Has anyone any knowledge on a Fama FGS106 grinder, have spotted one and could be interested in it if it fits the bill.

Cant really find much on the web about it...

Kind of looks like an EK, but older.


----------



## espressotechno (Apr 11, 2011)

froggystyle said:


> Has anyone any knowledge on a Fama FGS106 grinder, have spotted one and could be interested in it if it fits the bill.
> 
> Cant really find much on the web about it...
> 
> Kind of looks like an EK, but older.


Looks like a Macap, so should be OK.


----------



## froggystyle (Oct 30, 2013)

Its funny, when you google it you get a cheese grater for the model number, but he claims thats whats on the plate.


----------



## Davnt (Mar 27, 2015)

I think they're all 64mm


----------



## espressotechno (Apr 11, 2011)

If it's the one on Ebay in Manchester, then it is a retail shop "bag" grinder.

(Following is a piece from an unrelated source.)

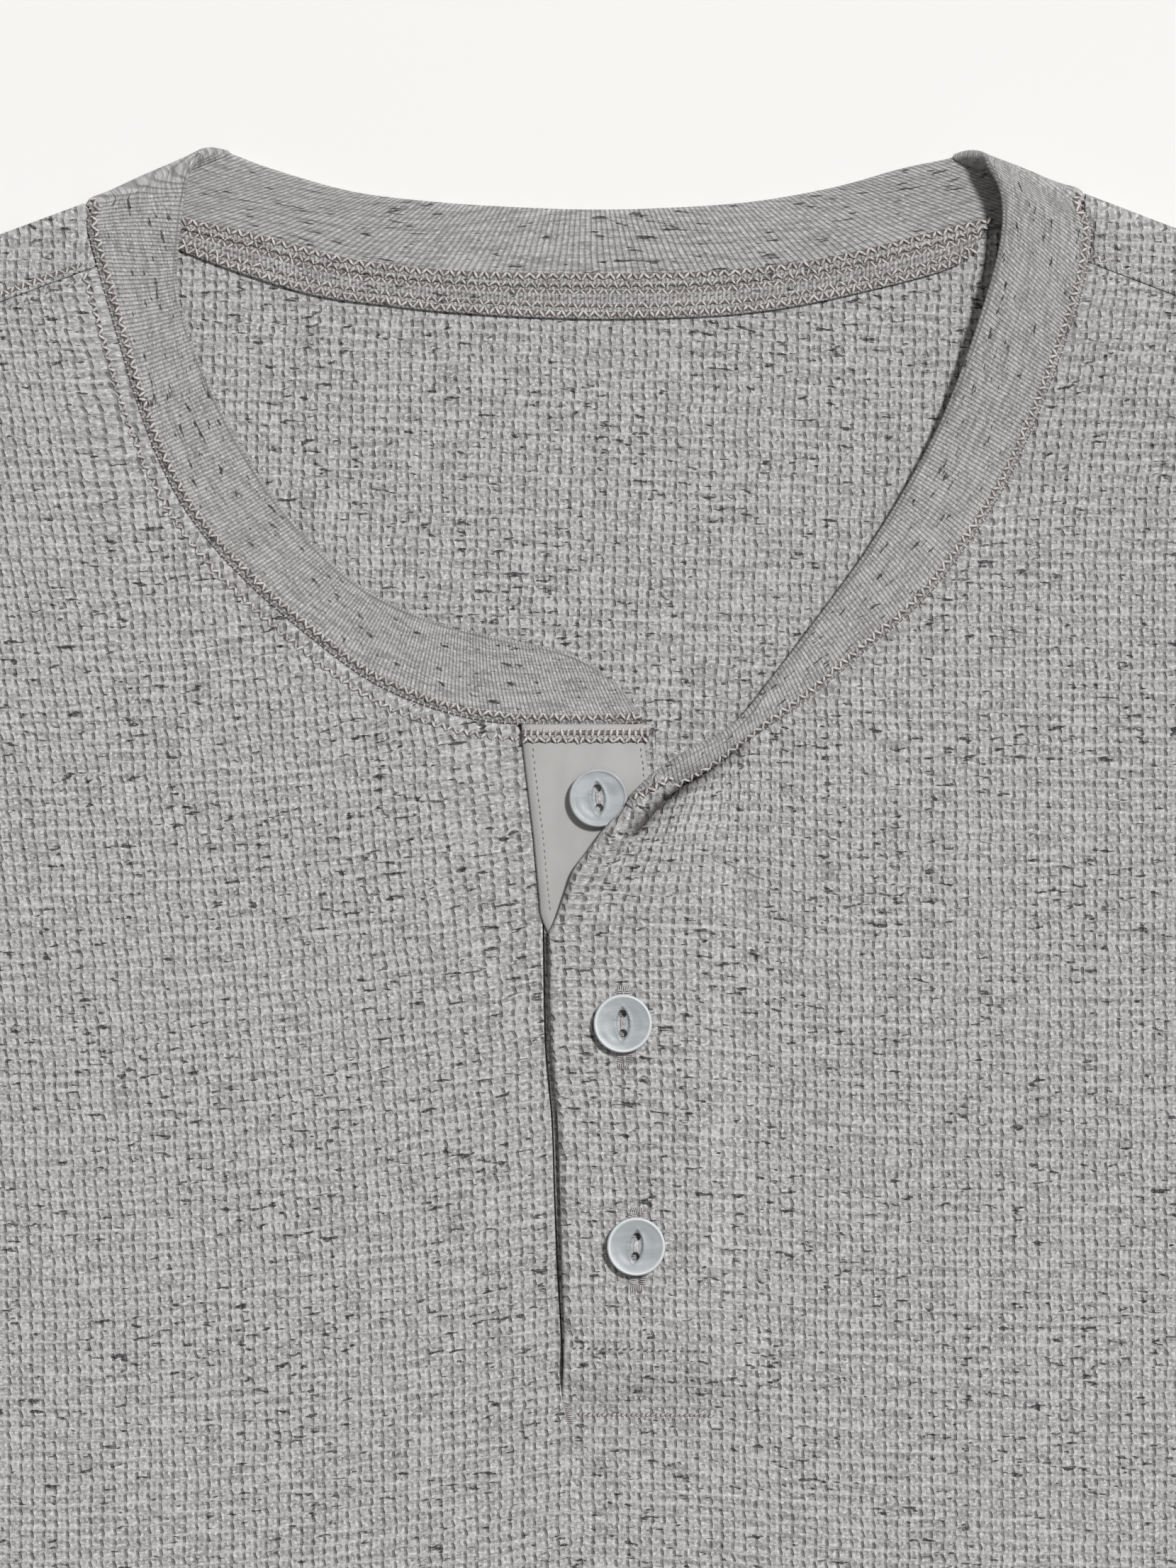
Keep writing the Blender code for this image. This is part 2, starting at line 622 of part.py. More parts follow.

New burrs might be difficult to source, but if you can provide pics & diameters of the old burrs, I can probably find a set....


----------



## Dallah (Jan 31, 2015)

Cool retro polished ali looking grinder but I think the price is a bit optimistic.


----------



## froggystyle (Oct 30, 2013)

Cats out the bag... yes its the on ebay, i want it as a back up to the MC7, or maybe run two on the stall.

Am just waiting for a question to be answered and then i will make an offer, the price is too high and am not interested if he is not going to drop.


----------



## Dallah (Jan 31, 2015)

Good luck Froggy, hope you get a good deal and it turns out to be a hidden gem. I think it looks retro cool but with an impending wedding and kids in uni (and a voracious ex-wife to feed and house) I don't have a penny to have a punt on anything, let alone an unknown quantity.


----------